#### Written instruction:
Only lines with the string "Identity" matter here; gather them from the material below.
-- start Dataset content --
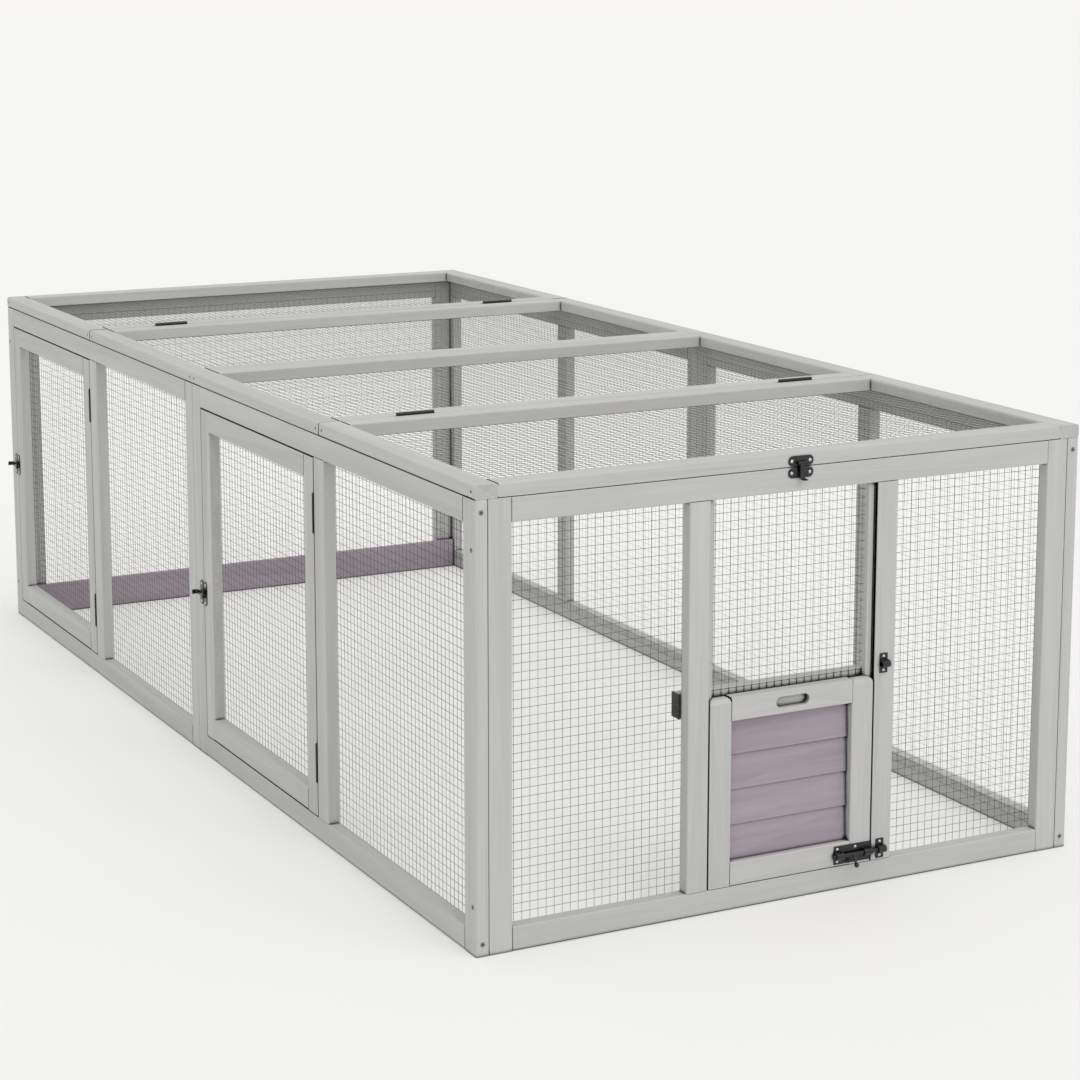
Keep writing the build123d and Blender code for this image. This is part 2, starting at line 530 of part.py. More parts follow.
def barrel_bolt():
    """The bolt on the pop door's foot, and the two keepers on the post for the shut and the raised door."""
    plate_y = (POP_Y[1] - 1 - BOLT_PLATE_LENGTH, POP_Y[1] - 1)
    plate_z = (BOLT_HEIGHT - BOLT_PLATE_HEIGHT / 2, BOLT_HEIGHT + BOLT_PLATE_HEIGHT / 2)
    plate = block((HALF_L, HALF_L + PLATE_THICKNESS), plate_y, plate_z)
    bore = BOLT_RADIUS + RUNNING_CLEARANCE
    wall = BOLT_HOUSING - bore
    guides = ((plate_y[1] - BOLT_FRONT_GUIDE, plate_y[1]), (plate_y[0], plate_y[0] + BOLT_BACK_GUIDE))
    for guide_y in guides:
        plate += tunnel(guide_y, BOLT_HEIGHT, bore, wall)
    add("pop_door_bolt_plate", plate)
    keeper_y = (POST_FACE_Y[1] + KEEPER_OFFSET, POST_FACE_Y[1] + KEEPER_OFFSET + KEEPER_WIDTH)
    rod_y = (plate_y[0] - BOLT_TAIL, keeper_y[0] - BOLT_TIP_GAP)
    axis_x = HALF_L + BOLT_STAND_OFF
    rod = Pos(axis_x, (rod_y[0] + rod_y[1]) / 2, BOLT_HEIGHT) * Rot(90, 0, 0) * Cylinder(
        BOLT_RADIUS, rod_y[1] - rod_y[0])
    rod = chamfer(rod.edges().group_by(Axis.Y)[-1], 0.6)
    knob = Location((axis_x, plate_y[0] + KNOB_POSITION, BOLT_HEIGHT), (0, KNOB_TURN, 0))
    rod += knob * (Pos(0, 0, KNOB_STEM_LENGTH / 2) * Cylinder(KNOB_STEM, KNOB_STEM_LENGTH))
    rod += knob * (Pos(0, 0, KNOB_STEM_LENGTH) * Sphere(KNOB_RADIUS))
    add("pop_door_bolt", rod)
    for y in (plate_y[0] + PLATE_SCREW_INSET, (plate_y[0] + plate_y[1]) / 2 + PLATE_SCREW_INSET):
        for way in (-1, 1):
            z = BOLT_HEIGHT + way * (BOLT_PLATE_HEIGHT / 2 - KEEPER_SCREW_INSET)
            add("pop_door_screws", domed_screw((HALF_L + PLATE_THICKNESS, y, z), (1, 0, 0)))
    for height in (BOLT_HEIGHT, BOLT_HEIGHT + POP_TRAVEL):
        z = (height - KEEPER_HEIGHT / 2, height + KEEPER_HEIGHT / 2)
        keeper = block((HALF_L, HALF_L + PLATE_THICKNESS), keeper_y, z)
        add("bolt_keepers", keeper + tunnel(keeper_y, height, BOLT_RADIUS + KEEPER_CLEARANCE, KEEPER_WALL))
        for way in (-1, 1):
            at = (HALF_L + PLATE_THICKNESS, sum(keeper_y) / 2, height + way * (KEEPER_HEIGHT / 2 - KEEPER_SCREW_INSET))
            add("keeper_screws", domed_screw(at, (1, 0, 0)))


def frame_screws():
    """The screws that join stiles to rails at the corners, and side frames to end frames."""
    for end in (-1, 1):
        for side in (-1, 1):
            for z in (RAIL / 2, WALL_HEIGHT - RAIL / 2):
                at = (end * HALF_L, side * (HALF_W - THICKNESS / 2), z)
                add("frame_screws", countersunk_screw(at, (end, 0, 0)))
            for z in (CORNER_SCREW_INSET, WALL_HEIGHT - CORNER_SCREW_INSET):
                at = (end * (HALF_L - THICKNESS / 2), side * HALF_W, z)
                add("frame_screws", countersunk_screw(at, (0, side, 0)))


def drill(screw_node, *holders):
    """Cuts the holes of a node's screws in the pieces of the nodes that hold them."""
    for name in holders:
        drilled = []
        for piece in nodes[name]:
            room = piece.bounding_box()
            for screw in nodes[screw_node]:
                if room.overlaps(screw.bounding_box()):
                    piece = piece - screw
            drilled.append(piece)
        nodes[name] = drilled


for front in (BAY, 0.0):
    side_frame("near", NEAR_Y, front)
    side_frame("far", FAR_Y, front)
    side_nets(front)
pop_end()
back_end()
for section_x in ((0.0, SPLIT_X - HINGE_GAP / 2), (-SPLIT_X + HINGE_GAP / 2, 0.0)):
    roof_section(("fixed_roof_side_rails", "fixed_roof_cross_rails"), "fixed_roof_mesh", section_x, ROOF_Z)
    roof_pins("roof_pins", section_x, ROOF_Z)
side_door("front_door", BAY, FRONT_LATCH_HEIGHT)
side_door("rear_door", 0.0, REAR_LATCH_HEIGHT)
roof_lid("front_lid", 1)
roof_lid("rear_lid", -1)
pop_door()
frame_screws()
drill("frame_screws", "near_side_stiles", "far_side_stiles", "end_stiles")
drill("keeper_screws", "near_side_stiles", "pop_end_posts", "pop_end_rails", "back_end_rails", "latch_keepers",
      "bolt_keepers")
drill("roof_pins", "fixed_roof_side_rails", "fixed_roof_cross_rails")
drill("pop_door_screws", "pop_door_frame", "pop_door_bolt_plate")
for moving in ("front_door", "rear_door", "front_lid", "rear_lid"):
    drill(f"{moving}_screws", f"{moving}_frame", f"{moving}_latch_plate")

os.makedirs("parts", exist_ok=True)
for node_name, shapes in nodes.items():
    solids = [solid for shape in shapes for solid in shape.solids()]
    export_step(solids[0] if len(solids) == 1 else Compound(children=solids), f"parts/{node_name}.step")
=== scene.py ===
import json
import logging
import math
from dataclasses import dataclass
from enum import Enum

import bpy
import numpy as np
from mathutils import Euler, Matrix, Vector

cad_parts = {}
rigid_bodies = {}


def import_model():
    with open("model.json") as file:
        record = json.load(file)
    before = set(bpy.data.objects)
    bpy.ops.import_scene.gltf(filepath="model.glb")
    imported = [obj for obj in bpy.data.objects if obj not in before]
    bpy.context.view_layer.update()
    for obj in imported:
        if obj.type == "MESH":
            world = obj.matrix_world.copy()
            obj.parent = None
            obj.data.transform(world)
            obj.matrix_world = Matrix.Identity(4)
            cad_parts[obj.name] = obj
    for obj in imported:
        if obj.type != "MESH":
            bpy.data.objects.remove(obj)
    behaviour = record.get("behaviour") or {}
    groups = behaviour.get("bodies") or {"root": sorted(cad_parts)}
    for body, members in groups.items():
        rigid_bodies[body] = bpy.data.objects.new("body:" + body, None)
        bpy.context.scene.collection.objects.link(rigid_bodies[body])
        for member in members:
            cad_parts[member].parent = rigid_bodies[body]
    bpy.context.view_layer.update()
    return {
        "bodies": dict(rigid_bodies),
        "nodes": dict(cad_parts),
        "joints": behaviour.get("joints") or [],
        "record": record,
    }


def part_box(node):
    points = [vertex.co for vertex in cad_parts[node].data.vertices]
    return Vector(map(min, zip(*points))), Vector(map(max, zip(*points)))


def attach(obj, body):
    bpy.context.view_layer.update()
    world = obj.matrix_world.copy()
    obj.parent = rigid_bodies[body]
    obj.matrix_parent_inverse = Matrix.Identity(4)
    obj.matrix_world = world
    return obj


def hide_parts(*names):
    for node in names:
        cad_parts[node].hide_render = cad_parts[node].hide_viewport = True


LOG = logging.getLogger("chicken_run")
FRAME: dict = {}
Socket = bpy.types.NodeSocket
Value = Socket | float | tuple
Corners = tuple[np.ndarray, np.ndarray]
NUMBER, VECTOR, COLOUR = "NodeSocketFloat", "NodeSocketVector", "NodeSocketColor"


class Axis(Enum):
    """An axis of the run: X along it, Y across it, Z up."""

    X = 0
    Y = 1
    Z = 2


@dataclass(frozen=True)
class CameraPose:
    """The camera of the photograph, in metres, degrees and pixels of a square picture.

    Args:
        place: where the camera stands.
        turn: its turn about the upright axis.
        tilt: how far it looks down.
        focal_px: the focal length in pixels.
        rise_px: how far the picture's middle is moved up the run.
        frame_px: the side of the picture.
        sensor_mm: the side of the sensor.
    """

    place: tuple = (4.1888, -2.0151, 1.3600)
    turn: float = 62.618
    tilt: float = 9.889
    focal_px: float = 2680.8
    rise_px: float = 130.0
    frame_px: float = 1080.0
    sensor_mm: float = 36.0


@dataclass(frozen=True)
class Paint:
    """The colours and surface of painted timber, as linear colours.

    Args:
        light: the paint's colour between the streaks of the grain.
        dark: its colour in the streaks.
        roughness: its middle roughness.
        grain_depth: the strength of the grain's relief.
    """

    light: tuple
    dark: tuple
    roughness: float = 0.62
    grain_depth: float = 0.35


@dataclass(frozen=True)
class Metal:
    """The colour and surface of a coated or bare metal.

    Args:
        colour: the linear colour.
        metallic: 1 for bare metal, 0 for a full coat.
        roughness: the middle roughness.
        coat: the weight of a clear coat.
    """

    colour: tuple
    metallic: float
    roughness: float
    coat: float = 0.0


GREY_PAINT = Paint(light=(0.555, 0.553, 0.548), dark=(0.465, 0.463, 0.459))
TINTED_STAIN = Paint(light=(0.405, 0.345, 0.392), dark=(0.315, 0.262, 0.300), grain_depth=0.5)
WIRE = Metal(colour=(0.10, 0.10, 0.102), metallic=0.3, roughness=0.45)
BLACK_COAT = Metal(colour=(0.006, 0.006, 0.007), metallic=0.0, roughness=0.24, coat=0.1)
BRIGHT_ZINC = Metal(colour=(0.62, 0.62, 0.64), metallic=1.0, roughness=0.28)
DARK_ZINC = Metal(colour=(0.06, 0.06, 0.062), metallic=0.7, roughness=0.45)
DULL_ZINC = Metal(colour=(0.34, 0.34, 0.345), metallic=0.8, roughness=0.5)
LATCH_SCREW_REACH = 0.1
LID_SCREW_METALLIC = 0.9
COAT_ROUGHNESS = 0.2
POP_DOOR_STILE = 0.043
FAR_NETS = ("far_side_mesh", "back_end_mesh")
FAR_WIRE_RADIUS = 0.00015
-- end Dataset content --
#### Response below:
            obj.matrix_world = Matrix.Identity(4)
    obj.matrix_parent_inverse = Matrix.Identity(4)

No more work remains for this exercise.